[WHAT YOU SHOULD DO]
Within the data that follows, set down exactly the lines from the one containing "Continue the build123d" through the one containing "without a knot.", both ends included.

--- Begin EXCERPTED RECORDS ---

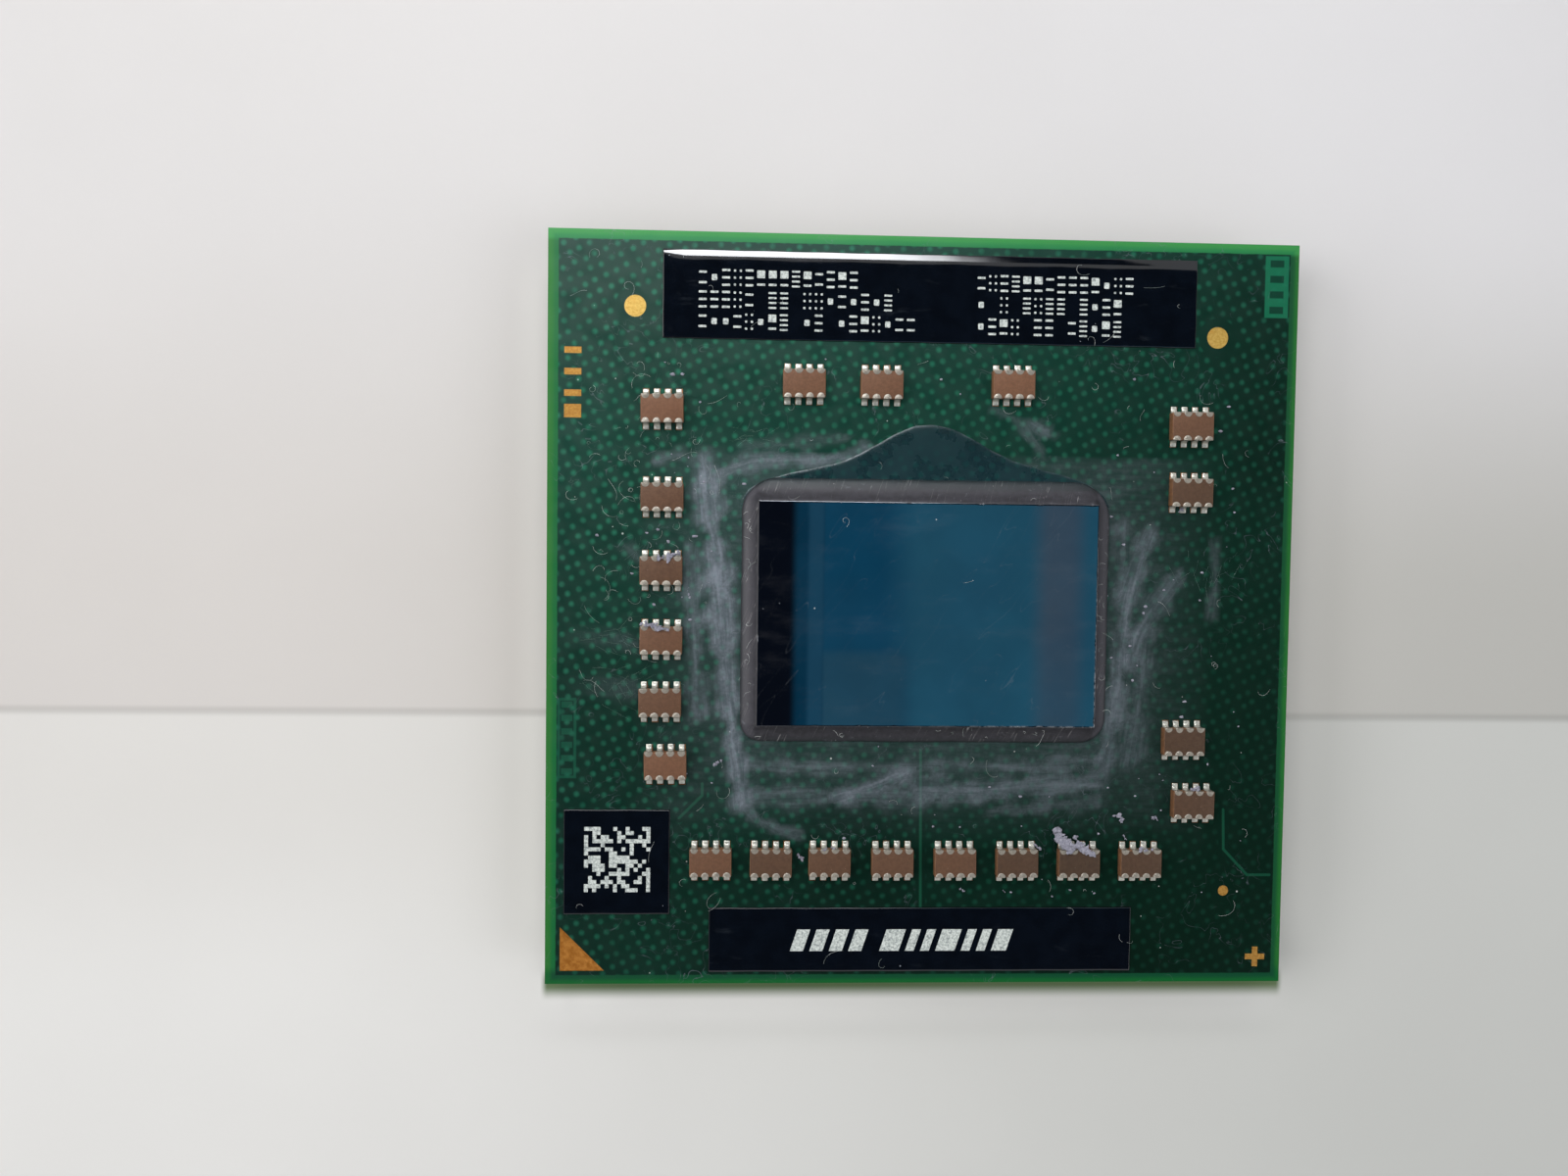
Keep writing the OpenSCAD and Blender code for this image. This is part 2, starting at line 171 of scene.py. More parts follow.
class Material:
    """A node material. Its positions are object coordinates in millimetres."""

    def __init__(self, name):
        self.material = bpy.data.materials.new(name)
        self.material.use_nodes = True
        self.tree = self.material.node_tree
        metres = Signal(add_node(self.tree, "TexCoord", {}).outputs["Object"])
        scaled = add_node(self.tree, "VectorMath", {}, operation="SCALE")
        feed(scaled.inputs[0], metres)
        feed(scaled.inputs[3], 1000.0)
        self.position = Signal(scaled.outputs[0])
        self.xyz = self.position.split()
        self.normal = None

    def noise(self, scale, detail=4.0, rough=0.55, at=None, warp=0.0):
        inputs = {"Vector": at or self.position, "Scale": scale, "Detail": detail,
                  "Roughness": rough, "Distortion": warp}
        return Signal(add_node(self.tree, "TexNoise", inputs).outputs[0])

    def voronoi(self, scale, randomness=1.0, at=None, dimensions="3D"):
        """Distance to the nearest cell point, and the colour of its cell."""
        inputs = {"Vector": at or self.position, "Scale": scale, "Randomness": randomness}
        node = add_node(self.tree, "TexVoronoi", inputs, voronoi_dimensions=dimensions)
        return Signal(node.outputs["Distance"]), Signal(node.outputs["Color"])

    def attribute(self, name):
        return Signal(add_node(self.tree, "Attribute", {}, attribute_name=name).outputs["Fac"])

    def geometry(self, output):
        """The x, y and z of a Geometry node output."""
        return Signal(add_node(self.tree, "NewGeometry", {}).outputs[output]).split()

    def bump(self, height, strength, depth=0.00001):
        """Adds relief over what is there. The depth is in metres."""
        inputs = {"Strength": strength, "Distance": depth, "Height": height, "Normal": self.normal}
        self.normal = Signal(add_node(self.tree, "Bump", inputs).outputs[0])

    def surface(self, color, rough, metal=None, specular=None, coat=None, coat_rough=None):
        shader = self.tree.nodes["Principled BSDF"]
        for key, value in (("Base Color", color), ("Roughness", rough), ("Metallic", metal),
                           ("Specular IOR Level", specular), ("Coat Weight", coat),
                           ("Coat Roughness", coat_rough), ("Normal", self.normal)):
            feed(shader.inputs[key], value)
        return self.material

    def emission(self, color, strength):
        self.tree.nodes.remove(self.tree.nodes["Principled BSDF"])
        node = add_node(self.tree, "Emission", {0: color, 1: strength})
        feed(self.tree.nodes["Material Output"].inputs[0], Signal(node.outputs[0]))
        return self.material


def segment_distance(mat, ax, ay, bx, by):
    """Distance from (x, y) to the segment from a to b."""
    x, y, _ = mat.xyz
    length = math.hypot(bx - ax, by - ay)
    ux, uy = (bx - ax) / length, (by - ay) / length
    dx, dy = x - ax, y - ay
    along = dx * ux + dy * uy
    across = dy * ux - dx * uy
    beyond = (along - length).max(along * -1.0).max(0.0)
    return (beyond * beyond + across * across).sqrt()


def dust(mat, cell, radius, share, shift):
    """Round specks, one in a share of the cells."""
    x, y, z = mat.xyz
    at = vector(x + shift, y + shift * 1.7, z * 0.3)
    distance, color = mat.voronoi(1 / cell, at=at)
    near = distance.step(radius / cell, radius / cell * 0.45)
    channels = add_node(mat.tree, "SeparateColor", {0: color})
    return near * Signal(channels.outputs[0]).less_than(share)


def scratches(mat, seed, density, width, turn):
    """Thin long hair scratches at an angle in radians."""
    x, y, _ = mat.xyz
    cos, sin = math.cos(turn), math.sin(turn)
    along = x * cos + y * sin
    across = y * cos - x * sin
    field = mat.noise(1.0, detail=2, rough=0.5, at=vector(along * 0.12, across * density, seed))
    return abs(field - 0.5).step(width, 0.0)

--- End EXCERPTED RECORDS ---
--- Begin EXCERPTED RECORDS ---

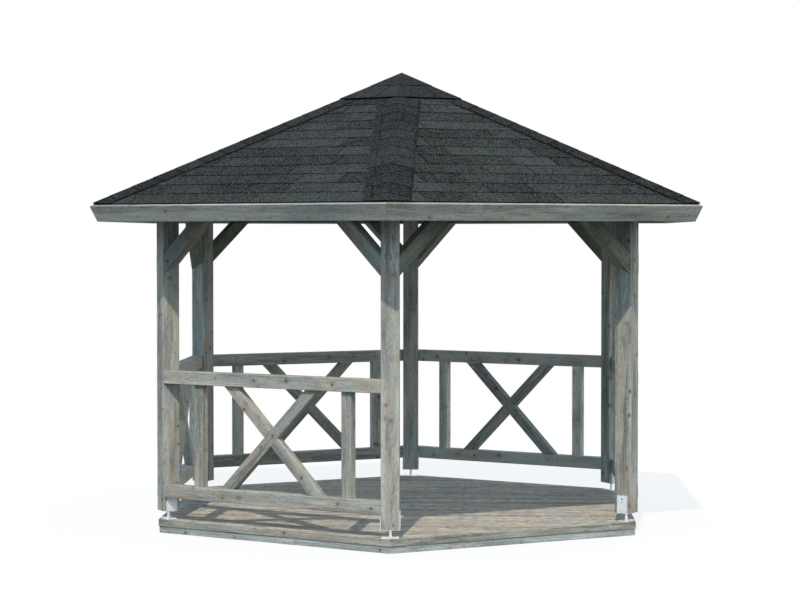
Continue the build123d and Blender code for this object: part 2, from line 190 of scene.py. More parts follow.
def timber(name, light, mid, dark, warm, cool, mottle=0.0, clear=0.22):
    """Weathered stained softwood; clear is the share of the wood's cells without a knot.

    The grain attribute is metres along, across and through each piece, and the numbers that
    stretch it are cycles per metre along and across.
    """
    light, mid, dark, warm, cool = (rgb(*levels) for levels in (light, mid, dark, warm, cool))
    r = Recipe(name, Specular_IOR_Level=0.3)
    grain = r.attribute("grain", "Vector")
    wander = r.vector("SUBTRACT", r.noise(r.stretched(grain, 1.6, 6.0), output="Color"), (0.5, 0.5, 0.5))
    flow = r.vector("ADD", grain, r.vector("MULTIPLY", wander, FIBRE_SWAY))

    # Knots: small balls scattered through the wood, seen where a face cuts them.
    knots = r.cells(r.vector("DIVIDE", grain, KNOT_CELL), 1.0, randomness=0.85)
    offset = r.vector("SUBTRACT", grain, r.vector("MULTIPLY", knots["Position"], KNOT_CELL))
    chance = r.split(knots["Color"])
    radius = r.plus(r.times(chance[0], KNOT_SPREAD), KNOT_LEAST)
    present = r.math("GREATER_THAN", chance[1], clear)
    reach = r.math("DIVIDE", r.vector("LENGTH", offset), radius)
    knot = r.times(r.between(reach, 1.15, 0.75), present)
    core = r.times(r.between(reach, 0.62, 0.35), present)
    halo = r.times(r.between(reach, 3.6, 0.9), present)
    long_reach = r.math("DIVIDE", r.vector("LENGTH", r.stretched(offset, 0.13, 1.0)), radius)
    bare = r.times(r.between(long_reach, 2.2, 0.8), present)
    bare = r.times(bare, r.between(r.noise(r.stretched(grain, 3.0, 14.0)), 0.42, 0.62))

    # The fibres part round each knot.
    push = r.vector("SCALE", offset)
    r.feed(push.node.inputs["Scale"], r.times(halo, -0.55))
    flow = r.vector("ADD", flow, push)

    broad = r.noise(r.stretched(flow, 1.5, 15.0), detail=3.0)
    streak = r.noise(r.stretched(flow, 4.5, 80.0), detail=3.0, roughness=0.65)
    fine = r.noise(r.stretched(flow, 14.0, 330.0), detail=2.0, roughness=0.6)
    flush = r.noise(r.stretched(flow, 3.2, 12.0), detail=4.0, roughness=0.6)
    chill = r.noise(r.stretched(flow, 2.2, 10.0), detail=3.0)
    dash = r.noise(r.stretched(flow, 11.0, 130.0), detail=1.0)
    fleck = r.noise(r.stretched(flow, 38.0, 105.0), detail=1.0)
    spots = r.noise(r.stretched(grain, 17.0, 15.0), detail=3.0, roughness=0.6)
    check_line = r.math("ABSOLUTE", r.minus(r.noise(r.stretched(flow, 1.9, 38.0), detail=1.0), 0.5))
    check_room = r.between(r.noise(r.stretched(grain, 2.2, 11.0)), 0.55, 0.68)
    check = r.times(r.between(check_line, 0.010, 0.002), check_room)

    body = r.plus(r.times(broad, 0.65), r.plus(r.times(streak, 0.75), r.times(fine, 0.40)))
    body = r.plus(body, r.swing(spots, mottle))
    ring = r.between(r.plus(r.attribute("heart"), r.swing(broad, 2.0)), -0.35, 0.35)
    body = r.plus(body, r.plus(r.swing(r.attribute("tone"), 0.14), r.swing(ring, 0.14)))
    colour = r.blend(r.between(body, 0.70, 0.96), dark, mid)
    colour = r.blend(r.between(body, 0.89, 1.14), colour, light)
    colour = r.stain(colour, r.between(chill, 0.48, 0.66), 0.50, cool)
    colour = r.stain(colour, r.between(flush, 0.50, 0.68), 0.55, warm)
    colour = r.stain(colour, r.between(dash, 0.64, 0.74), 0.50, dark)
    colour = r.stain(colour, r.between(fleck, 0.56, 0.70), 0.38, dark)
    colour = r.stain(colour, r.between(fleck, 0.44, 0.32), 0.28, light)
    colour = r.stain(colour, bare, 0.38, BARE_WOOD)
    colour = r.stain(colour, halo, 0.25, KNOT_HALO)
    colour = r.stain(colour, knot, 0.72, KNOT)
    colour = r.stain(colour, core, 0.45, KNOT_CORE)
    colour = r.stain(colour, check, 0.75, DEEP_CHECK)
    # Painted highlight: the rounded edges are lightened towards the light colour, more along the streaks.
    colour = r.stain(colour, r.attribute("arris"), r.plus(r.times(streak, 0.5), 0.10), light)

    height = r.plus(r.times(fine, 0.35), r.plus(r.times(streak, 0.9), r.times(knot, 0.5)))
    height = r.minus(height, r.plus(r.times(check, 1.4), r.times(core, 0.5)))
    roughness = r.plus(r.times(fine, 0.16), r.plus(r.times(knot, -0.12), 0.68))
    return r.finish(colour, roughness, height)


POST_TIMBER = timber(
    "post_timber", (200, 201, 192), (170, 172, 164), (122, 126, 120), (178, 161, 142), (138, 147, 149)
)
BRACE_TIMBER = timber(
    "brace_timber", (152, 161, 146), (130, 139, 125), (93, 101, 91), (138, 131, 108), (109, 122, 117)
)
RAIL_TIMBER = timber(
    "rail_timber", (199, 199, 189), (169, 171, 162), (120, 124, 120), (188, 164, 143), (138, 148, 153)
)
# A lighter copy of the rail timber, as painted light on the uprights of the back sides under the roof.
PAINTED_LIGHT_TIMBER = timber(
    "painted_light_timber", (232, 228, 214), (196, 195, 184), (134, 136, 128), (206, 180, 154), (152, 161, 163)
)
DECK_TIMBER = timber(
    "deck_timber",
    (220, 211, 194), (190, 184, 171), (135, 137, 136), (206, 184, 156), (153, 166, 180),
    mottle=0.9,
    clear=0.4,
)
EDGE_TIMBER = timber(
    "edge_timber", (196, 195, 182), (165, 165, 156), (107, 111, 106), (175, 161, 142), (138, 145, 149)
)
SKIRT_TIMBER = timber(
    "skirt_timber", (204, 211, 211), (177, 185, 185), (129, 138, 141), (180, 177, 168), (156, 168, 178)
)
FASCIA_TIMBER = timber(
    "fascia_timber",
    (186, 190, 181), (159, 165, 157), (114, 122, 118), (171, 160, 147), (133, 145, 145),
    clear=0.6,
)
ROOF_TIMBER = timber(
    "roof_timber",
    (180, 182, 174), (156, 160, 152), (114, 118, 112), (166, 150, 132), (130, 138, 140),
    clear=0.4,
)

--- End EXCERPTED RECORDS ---
--- Begin EXCERPTED RECORDS ---

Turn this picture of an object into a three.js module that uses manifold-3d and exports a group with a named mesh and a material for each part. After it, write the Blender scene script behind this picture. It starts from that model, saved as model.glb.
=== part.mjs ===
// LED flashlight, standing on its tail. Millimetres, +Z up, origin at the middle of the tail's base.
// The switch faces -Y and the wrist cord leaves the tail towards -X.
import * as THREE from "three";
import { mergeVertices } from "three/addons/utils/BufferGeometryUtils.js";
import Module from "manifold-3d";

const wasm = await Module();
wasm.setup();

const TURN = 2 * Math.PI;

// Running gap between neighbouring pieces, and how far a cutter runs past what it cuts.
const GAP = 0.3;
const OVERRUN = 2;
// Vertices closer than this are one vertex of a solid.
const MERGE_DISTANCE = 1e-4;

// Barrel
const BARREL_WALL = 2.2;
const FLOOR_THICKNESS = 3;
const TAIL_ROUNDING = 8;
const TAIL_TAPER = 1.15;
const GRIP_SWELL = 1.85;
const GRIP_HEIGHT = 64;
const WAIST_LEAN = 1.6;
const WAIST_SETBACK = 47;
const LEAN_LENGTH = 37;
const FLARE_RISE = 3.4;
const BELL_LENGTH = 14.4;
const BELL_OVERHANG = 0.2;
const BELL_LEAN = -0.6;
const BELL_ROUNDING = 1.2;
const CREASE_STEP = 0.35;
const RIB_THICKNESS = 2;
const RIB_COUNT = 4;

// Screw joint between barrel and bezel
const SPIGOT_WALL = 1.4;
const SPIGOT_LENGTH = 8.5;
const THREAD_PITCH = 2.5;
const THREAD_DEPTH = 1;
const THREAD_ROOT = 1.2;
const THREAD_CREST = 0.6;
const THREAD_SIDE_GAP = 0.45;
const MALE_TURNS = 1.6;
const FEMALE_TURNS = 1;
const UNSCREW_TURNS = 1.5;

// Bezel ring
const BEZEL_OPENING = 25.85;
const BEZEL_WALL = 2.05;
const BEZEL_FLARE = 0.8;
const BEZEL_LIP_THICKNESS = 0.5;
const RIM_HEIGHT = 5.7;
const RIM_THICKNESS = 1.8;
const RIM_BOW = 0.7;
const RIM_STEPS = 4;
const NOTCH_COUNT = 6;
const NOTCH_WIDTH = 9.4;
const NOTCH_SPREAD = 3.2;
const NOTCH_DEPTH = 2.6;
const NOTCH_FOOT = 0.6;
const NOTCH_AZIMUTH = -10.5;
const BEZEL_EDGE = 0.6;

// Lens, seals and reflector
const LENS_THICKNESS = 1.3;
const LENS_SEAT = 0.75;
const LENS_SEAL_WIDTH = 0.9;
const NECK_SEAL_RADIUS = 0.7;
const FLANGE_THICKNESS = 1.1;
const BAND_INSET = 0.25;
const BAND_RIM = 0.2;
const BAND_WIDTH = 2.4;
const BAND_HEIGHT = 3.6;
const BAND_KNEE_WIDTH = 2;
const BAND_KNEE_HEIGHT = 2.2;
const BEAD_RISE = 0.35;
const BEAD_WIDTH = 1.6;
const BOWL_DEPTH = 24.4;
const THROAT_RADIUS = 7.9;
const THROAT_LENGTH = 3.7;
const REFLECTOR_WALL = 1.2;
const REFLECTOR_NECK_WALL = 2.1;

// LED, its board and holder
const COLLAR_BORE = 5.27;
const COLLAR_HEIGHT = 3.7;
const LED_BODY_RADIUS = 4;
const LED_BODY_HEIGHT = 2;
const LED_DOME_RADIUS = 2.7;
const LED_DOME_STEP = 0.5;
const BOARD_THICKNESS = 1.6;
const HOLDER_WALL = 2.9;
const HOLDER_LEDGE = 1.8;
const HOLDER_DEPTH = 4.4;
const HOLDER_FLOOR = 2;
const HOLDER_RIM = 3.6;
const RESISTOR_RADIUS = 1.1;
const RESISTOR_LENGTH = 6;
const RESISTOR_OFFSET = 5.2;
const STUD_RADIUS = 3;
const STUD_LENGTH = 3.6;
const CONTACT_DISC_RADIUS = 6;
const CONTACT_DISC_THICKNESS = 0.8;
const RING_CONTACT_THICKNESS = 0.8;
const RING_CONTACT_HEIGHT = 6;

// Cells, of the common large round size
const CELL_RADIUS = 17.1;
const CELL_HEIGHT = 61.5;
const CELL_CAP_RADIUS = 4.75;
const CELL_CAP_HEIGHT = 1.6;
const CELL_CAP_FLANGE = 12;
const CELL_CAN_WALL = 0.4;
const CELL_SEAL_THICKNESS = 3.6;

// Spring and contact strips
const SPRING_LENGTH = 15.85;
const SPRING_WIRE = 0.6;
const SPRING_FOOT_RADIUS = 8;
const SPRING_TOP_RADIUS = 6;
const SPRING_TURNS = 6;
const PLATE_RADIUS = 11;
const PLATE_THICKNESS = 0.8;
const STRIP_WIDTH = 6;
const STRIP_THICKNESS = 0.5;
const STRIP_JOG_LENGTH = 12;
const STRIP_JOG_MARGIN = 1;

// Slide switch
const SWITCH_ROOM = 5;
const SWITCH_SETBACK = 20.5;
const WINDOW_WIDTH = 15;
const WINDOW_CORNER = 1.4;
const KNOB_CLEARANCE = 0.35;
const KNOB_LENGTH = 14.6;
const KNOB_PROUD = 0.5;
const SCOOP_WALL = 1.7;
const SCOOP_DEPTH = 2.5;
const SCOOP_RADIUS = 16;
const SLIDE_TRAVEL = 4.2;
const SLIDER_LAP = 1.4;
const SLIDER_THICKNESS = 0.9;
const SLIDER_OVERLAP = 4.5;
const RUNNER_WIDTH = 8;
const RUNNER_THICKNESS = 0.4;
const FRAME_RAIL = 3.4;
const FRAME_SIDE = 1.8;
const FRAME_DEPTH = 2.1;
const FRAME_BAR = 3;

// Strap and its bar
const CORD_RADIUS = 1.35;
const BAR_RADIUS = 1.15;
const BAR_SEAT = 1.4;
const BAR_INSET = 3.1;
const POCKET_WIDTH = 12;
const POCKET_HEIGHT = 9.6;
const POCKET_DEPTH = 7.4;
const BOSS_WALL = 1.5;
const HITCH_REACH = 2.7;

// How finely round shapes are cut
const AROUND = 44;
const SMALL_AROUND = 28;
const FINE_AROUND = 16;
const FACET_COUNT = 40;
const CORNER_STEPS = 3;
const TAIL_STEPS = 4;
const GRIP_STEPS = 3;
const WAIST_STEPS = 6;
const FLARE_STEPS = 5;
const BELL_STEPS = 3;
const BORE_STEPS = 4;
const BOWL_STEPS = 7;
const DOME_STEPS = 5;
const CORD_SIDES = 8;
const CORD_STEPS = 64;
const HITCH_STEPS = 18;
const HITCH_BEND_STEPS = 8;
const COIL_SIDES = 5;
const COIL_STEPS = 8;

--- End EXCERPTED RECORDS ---

[CORRECT OUTPUT]
Continue the build123d and Blender code for this object: part 2, from line 190 of scene.py. More parts follow.
def timber(name, light, mid, dark, warm, cool, mottle=0.0, clear=0.22):
    """Weathered stained softwood; clear is the share of the wood's cells without a knot.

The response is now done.